(TASK DETAILS) Reproduce the first line and every line after it, exactly, through the one containing "const inkThickness = 0.1;". Leave out the rest.
===== DATA =====
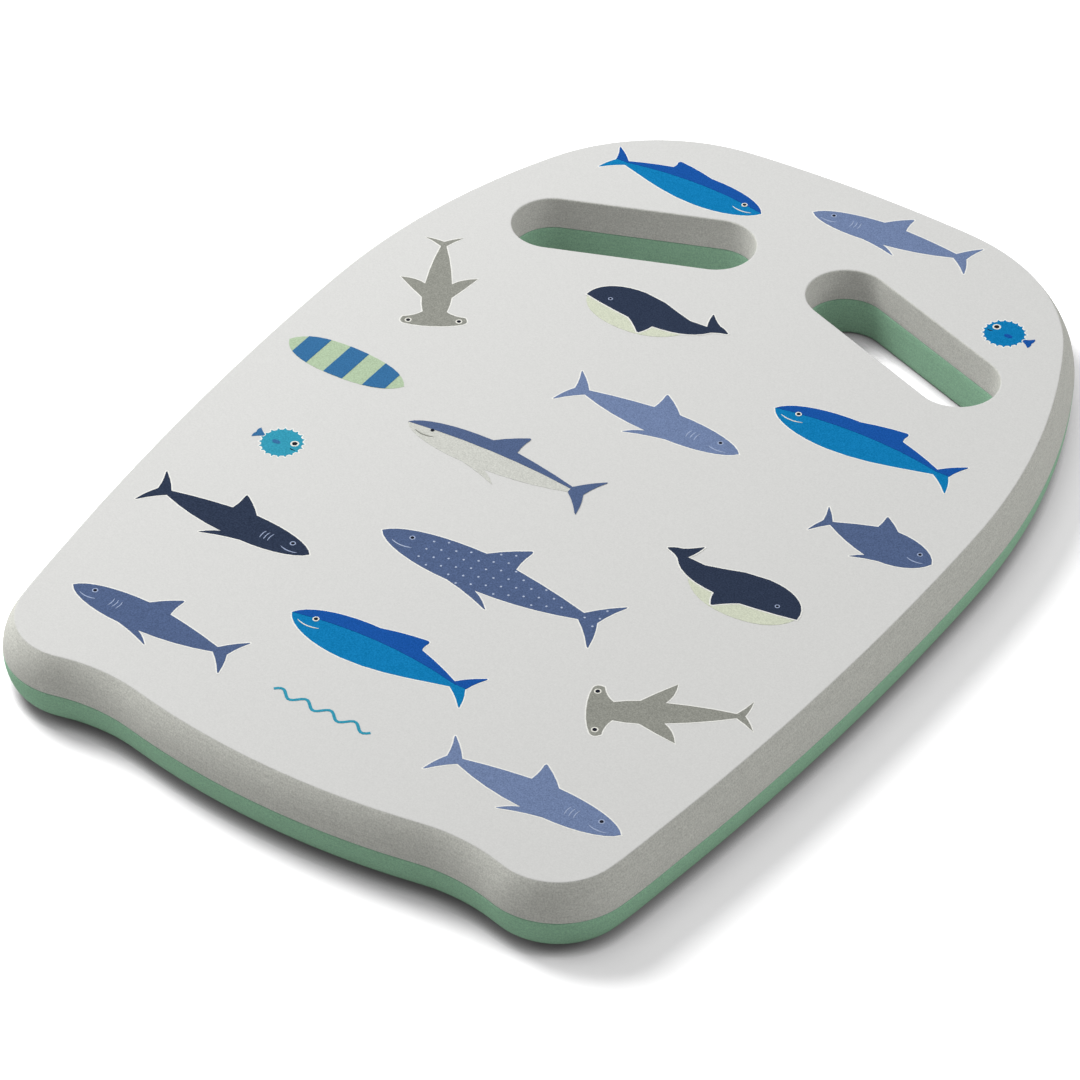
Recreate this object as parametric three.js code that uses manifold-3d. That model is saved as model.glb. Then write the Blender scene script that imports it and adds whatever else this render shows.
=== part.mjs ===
// Child's kickboard float: two closed-cell foam layers bonded face to face, two hand slots
// through both layers, and sea animals printed on the top face as thin films of ink.
// Millimetres. +Z is up, +Y points to the nose, and the origin is on the bottom face,
// under the middle of the board.

import * as THREE from "three";
import { mergeVertices } from "three/addons/utils/BufferGeometryUtils.js";
import Module from "manifold-3d";

const wasm = await Module();
wasm.setup();

// ---- Driving dimensions ----

const boardThickness = 30;
const bottomLayerThickness = 16;
const bondThickness = 0.2;
const bondSetback = 0.4; // the adhesive stops this far inside the foam's edge
const edgeBulge = 5.25; // the rounded edge stands this far past the flat faces at half thickness

// Right half of a flat face's outline, from the middle of the tail round to the nose.
// The arcs meet at tangents. A turn is in degrees, and a negative one is hollow.
const tailMiddle = { radius: 303, turn: 11 };
const tailHollow = { radius: 75, turn: -26 };
const tailCorner = { radius: 24, turn: 95.3 };
const longSide = { radius: 1188, turn: 10.1 };
const shoulder = { radius: 263, turn: 25 };
const noseCorner = { radius: 78.3, turn: 59.6 };

const slotCentreX = 59.2;
const slotCentreY = 122.4;
const slotRadius = 15.9;
const slotStraight = 63.5; // between the centres of the two round ends
const slotTilt = 20.6; // degrees; the outer end sits nearer the tail

const inkThickness = 0.1;

const foamTolerance = 0.06; // how far a flat facet may leave the true curve, on the foam
const inkTolerance = 0.07; // the same, on the printed outlines
const edgeSteps = 5; // rings of facets up the edge of each foam layer
const cutterOverrun = 1; // cutting solids run this far past what they cut

// ---- Materials ----

function material(hex, roughness) {
  return new THREE.MeshStandardMaterial({ color: hex, roughness, metalness: 0 });
}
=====
(FULL ANSWER)
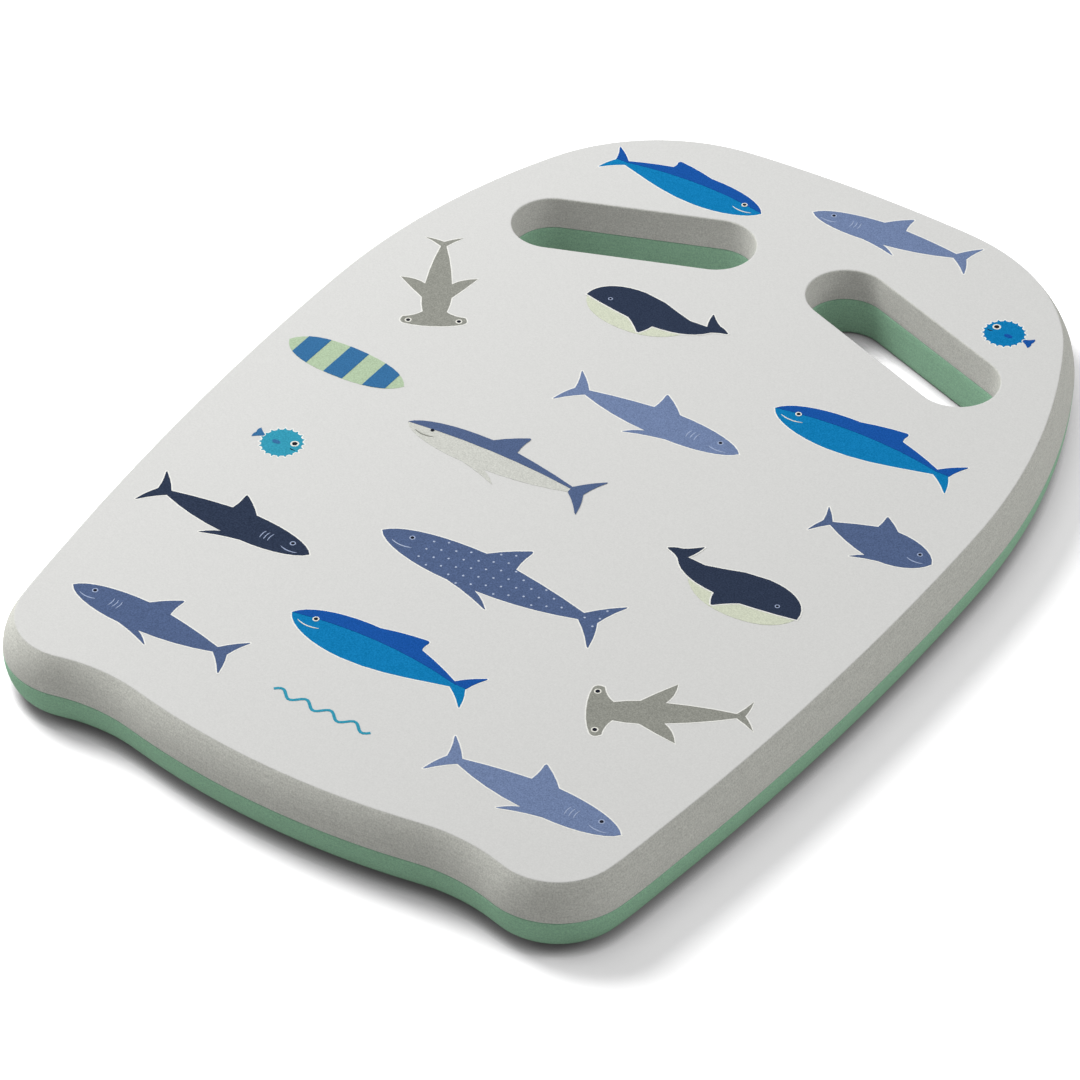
Recreate this object as parametric three.js code that uses manifold-3d. That model is saved as model.glb. Then write the Blender scene script that imports it and adds whatever else this render shows.
=== part.mjs ===
// Child's kickboard float: two closed-cell foam layers bonded face to face, two hand slots
// through both layers, and sea animals printed on the top face as thin films of ink.
// Millimetres. +Z is up, +Y points to the nose, and the origin is on the bottom face,
// under the middle of the board.

import * as THREE from "three";
import { mergeVertices } from "three/addons/utils/BufferGeometryUtils.js";
import Module from "manifold-3d";

const wasm = await Module();
wasm.setup();

// ---- Driving dimensions ----

const boardThickness = 30;
const bottomLayerThickness = 16;
const bondThickness = 0.2;
const bondSetback = 0.4; // the adhesive stops this far inside the foam's edge
const edgeBulge = 5.25; // the rounded edge stands this far past the flat faces at half thickness

// Right half of a flat face's outline, from the middle of the tail round to the nose.
// The arcs meet at tangents. A turn is in degrees, and a negative one is hollow.
const tailMiddle = { radius: 303, turn: 11 };
const tailHollow = { radius: 75, turn: -26 };
const tailCorner = { radius: 24, turn: 95.3 };
const longSide = { radius: 1188, turn: 10.1 };
const shoulder = { radius: 263, turn: 25 };
const noseCorner = { radius: 78.3, turn: 59.6 };

const slotCentreX = 59.2;
const slotCentreY = 122.4;
const slotRadius = 15.9;
const slotStraight = 63.5; // between the centres of the two round ends
const slotTilt = 20.6; // degrees; the outer end sits nearer the tail

const inkThickness = 0.1;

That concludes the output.